The final ingredient of European feudalism and the precipitating event that resulted in oligarchic rule by the nobility for almost a half a millennium to come was the weakening and eventual dissolution of the Frankish crown. The Carolinian Empire collapsed just three generations after Charlemagne, and similar to the Merovingian kings before them, their fall was brought about by ineffectual leadership and disputes over succession. When Charlemagne died, he divided his realms between his sons, who then further subdivided their lands between their sons. Technically, rule was supposed to be shared between the brothers jointly, but after Charlemagne’s death, they almost immediately began fighting to take territory from one another. The Frankish custom of dividing inheritance between siblings insured that state power would always dissipate between generations and rulers would always have an impetus to betray one another to satisfy their ambitions.
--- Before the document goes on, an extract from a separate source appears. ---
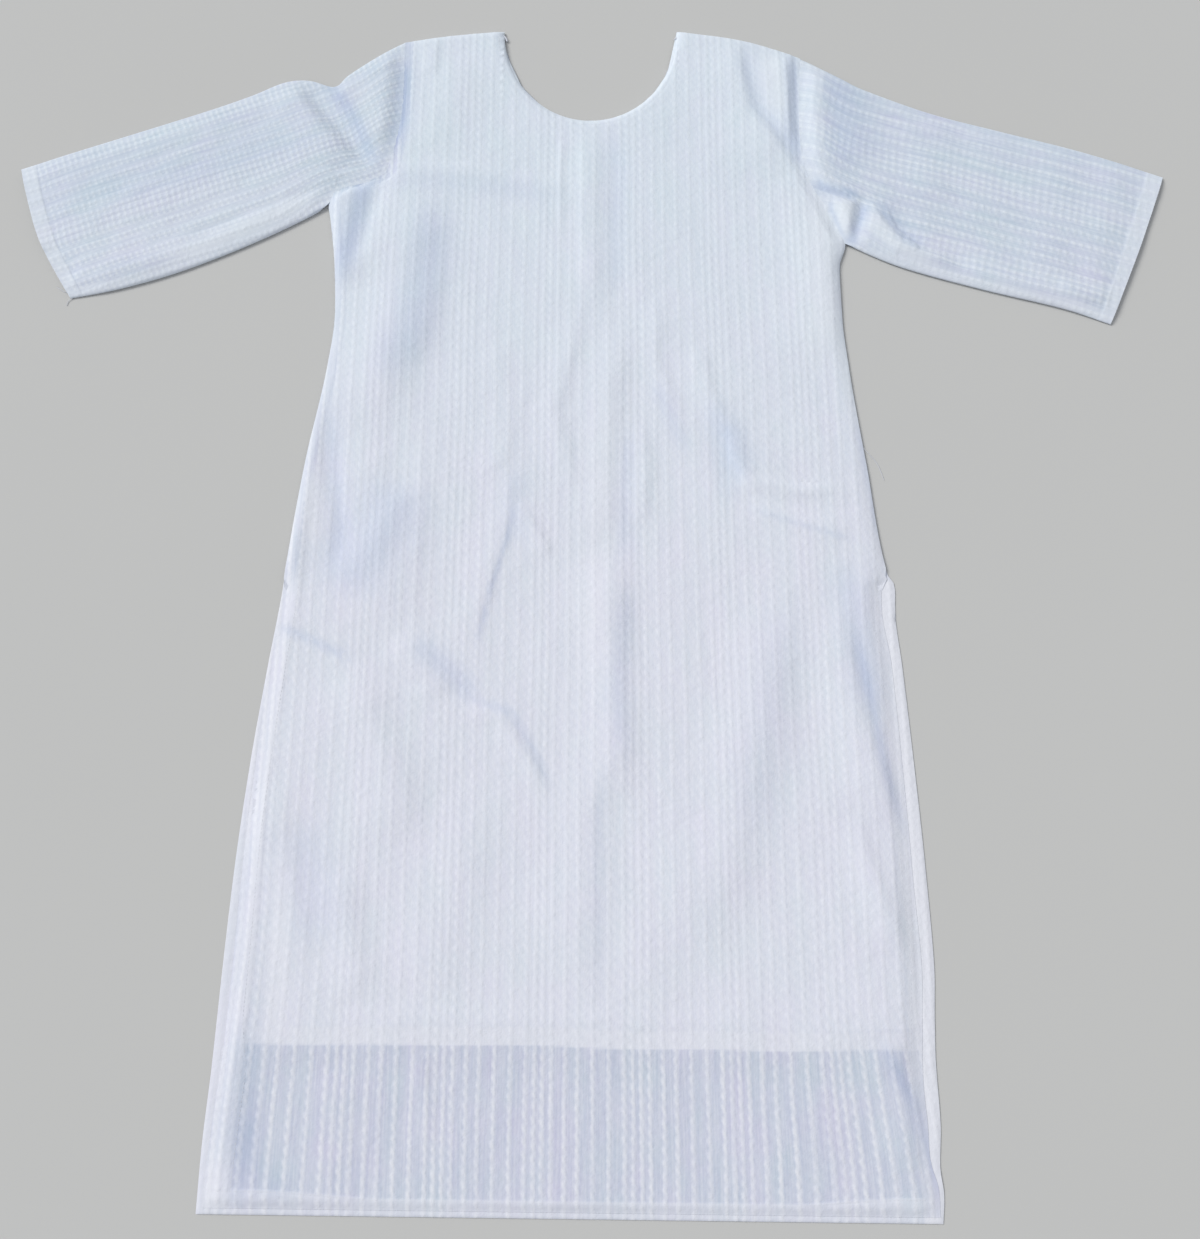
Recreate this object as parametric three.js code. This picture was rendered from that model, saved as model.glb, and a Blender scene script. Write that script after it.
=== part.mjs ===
// A kurti laid flat on its back: a straight knee-length tunic with a round neck, set-in elbow
// sleeves, open side slits and a shorter plain lining inside the front and the back.
//
// Garment directions, in millimetres: x to the right, y from the hem up to the shoulders and
// z up from the surface that the cloth lies on. The whole garment is centred over the origin
// at the end. Every piece of cloth is a thin closed wall, and the pieces lie on each other
// with a small air gap.

import * as THREE from 'three';

// Driving sizes of the garment.
const NECK_HALF_WIDTH = 83;
const NECK_DEPTH = 99;
const SHOULDER_HEIGHT = 1044; // hem to the high shoulder point
const WAIST_HEIGHT = 738.7; // straight rows below, rows that reach for the shoulders above
const HEM_TILT = -0.0122; // the hem drops a little towards the right
const HEM_BAND = 13; // depth of the turned-up hem
const HEM_STEP = 2; // length of the step behind the hem's fold
const FRONT_HEM_RISE = 7; // how much of the back's hem shows below the front
const FRONT_LINING_HEM = 122.5;
const BACK_LINING_HEM = 133.5;
const LINING_TRIM = 2; // the lining stops short of the seams
const EDGE_STRIP = 0.016; // share of the width in the narrow first and last column
const SEAM_GAP = 0.4;

// Heights above the surface.
const BACK_WALL = 1.0;
const LINING_WALL = 1.0;
const FRONT_WALL = 1.2;
const HEM_EXTRA = 0.6; // the folded hem is thicker than the single cloth
const LAYER_GAP = 0.3;
const BACK_LINING_LEVEL = BACK_WALL + LAYER_GAP;
const FRONT_LINING_LEVEL = BACK_LINING_LEVEL + LINING_WALL + LAYER_GAP;
const FRONT_OVER_LINING = FRONT_LINING_LEVEL + LINING_WALL + LAYER_GAP;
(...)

And as the empire’s strength steadily declined, threats from outside the kingdom became more menacing. The 9th and 10th centuries CE saw the beginning of the great Viking raids. What the Franks called the Great Heathen Army pillaged the coastal regions of the northern empire. They conquered the Low Lands and Normandy and settled them for their own. When the Viking king Sigfred sailed up the Seine and seized Paris and Charles the Fat’s only riposte was to pay them silver to leave, the Emperor of the Romans was deemed unfit to defend the realm and was forced to capitulate. After that the duchies exercised complete autonomy. The era of European feudalism was inaugurated.